Furthermore, as Laws LJ pointed out, the economic argument was only one side of the picture. The other was the members’ view of the harm to the AONB. Assuming that they accepted their officers’ view as to the seriousness of the potential damage to the AONB, it became critical to understand the basis of their belief that it could be “minimised” by “effective screening”. This was of particular significance in the context of the EIA regulations which require the statement to include a description of “the main measures to avoid, reduce and, if possible, offset the major adverse effects of the development”. If the committee had reason to think that landscaping measures could reduce or offset the harm, they needed to be described. At the very least there needed to be an explanation of how the members reconciled this assertion with the view of their officers that landscaping would be “largely ineffective”. This point was left without any explanation.
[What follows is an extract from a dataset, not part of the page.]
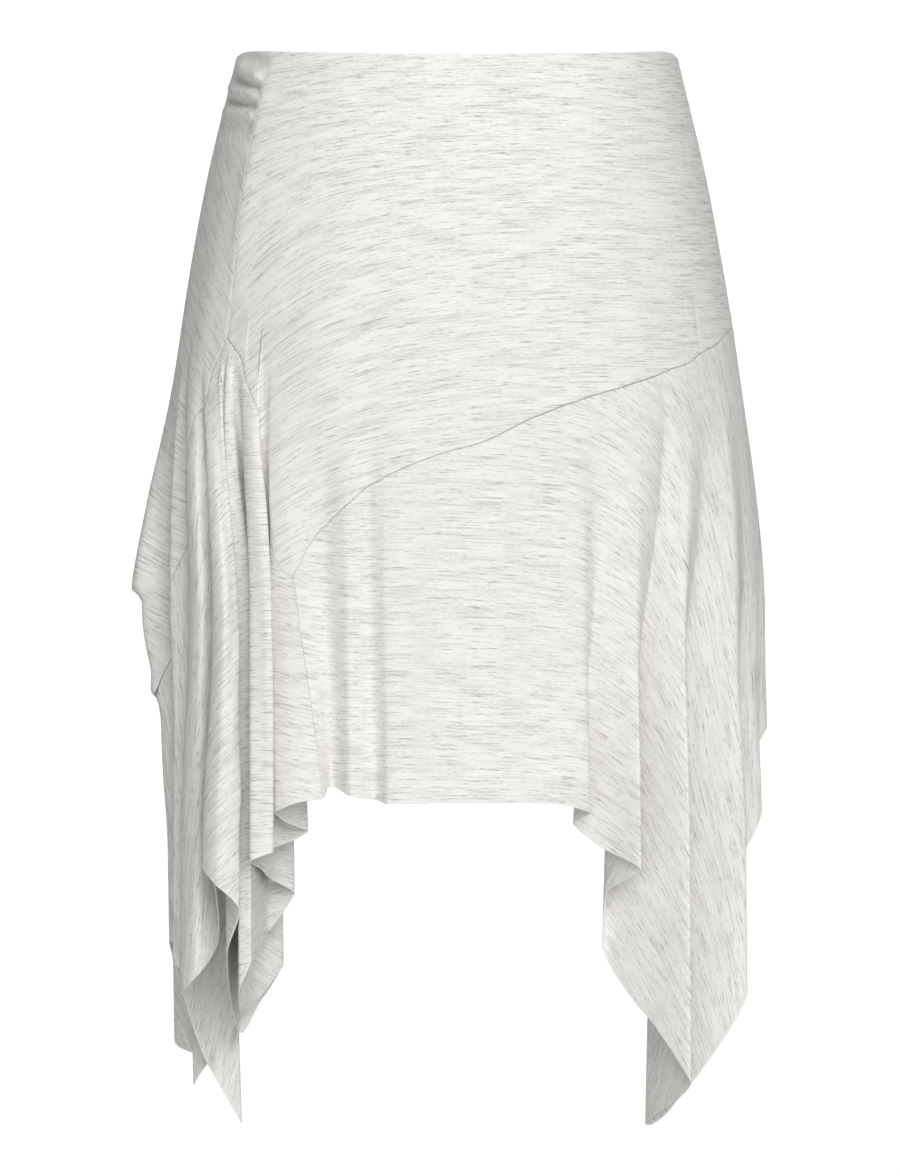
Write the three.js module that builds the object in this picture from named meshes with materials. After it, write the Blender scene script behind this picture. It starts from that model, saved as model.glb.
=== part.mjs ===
// An asymmetric handkerchief-hem skirt in soft jersey, hollow and hanging as it is worn.
// Millimetres, +Z up. The origin is the centre of the waist opening, the front faces -Y.
// The cloth is one tube of fold lines, cut by its seams into five sewn panels.
import * as THREE from "three";

// Driving sizes of the garment.
const WAIST_HALF_WIDTH = 149;
const WAIST_HALF_DEPTH = 101;
const HIP_HALF_WIDTH = 189;
const HIP_HALF_DEPTH = 120;
const FLARE_HALF_WIDTH = 213;
const HIP_DROP = 197;
const MID_DROP = 388;
const LOW_DROP = 544;
const WALL = 2;
const SEAM_GAP = 0.3;

// Shape of the body under the cloth: 2 is an ellipse, more is squarer.
const BODY_SQUARENESS = 2.2;
// The waist dips a little at the front, and its corners at the sides are rounded off.
const FRONT_DIP = 4;
const SIDE_DIP = 5;
const SIDE_DIP_POWER = 50;
// How much of its slope a fold keeps below the low ring, where the cloth hangs straight.
const HANG = 0.15;
// Tightness of a fold's turn: 1 is a round wave, less is a sharper edge.
const TURN_ROUNDNESS = 0.85;
const TURN_REACH = 1.6;
// Below the yoke the left outline draws in: how much of what lies past the line, and where.
const DRAW_IN_SHARE = 0.35;
const DRAW_IN_LINE = -190;
const DRAW_IN_HEIGHT = -452;
const DRAW_IN_REACH = 42;

// Half width of the cloth between waist and hip, as a share of the way down.
const SIDE_CURVE = 0.78;

// One row for each fold line, from the front centre to the left side, the back and the right side.
// angle: place on the waist and hip, degrees from the front centre towards the left side.
// xMid, yMid, xLow, yLow: where the fold line is on the middle and the low ring.
// seam, hem: how far below the waist the yoke ends and the cloth ends there.
const FOLD_COLUMNS = ["fold", "angle", "xMid", "yMid", "xLow", "yLow", "seam", "hem"];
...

These points were not merely incidental, but were fundamental to the officers’ support for the amended scheme. The committee’s failure to address such points raises a “substantial doubt” (in Lord Brown’s words) as to whether they had properly understood the key issues or reached “a rational conclusion on them on relevant grounds”. This is a case where the defect in reasons goes to the heart of the justification for the permission, and undermines its validity. The only appropriate remedy is to quash the permission.
Conclusion
For the reasons indicated above, I would dismiss the appeal and affirm the order of the Court of Appeal.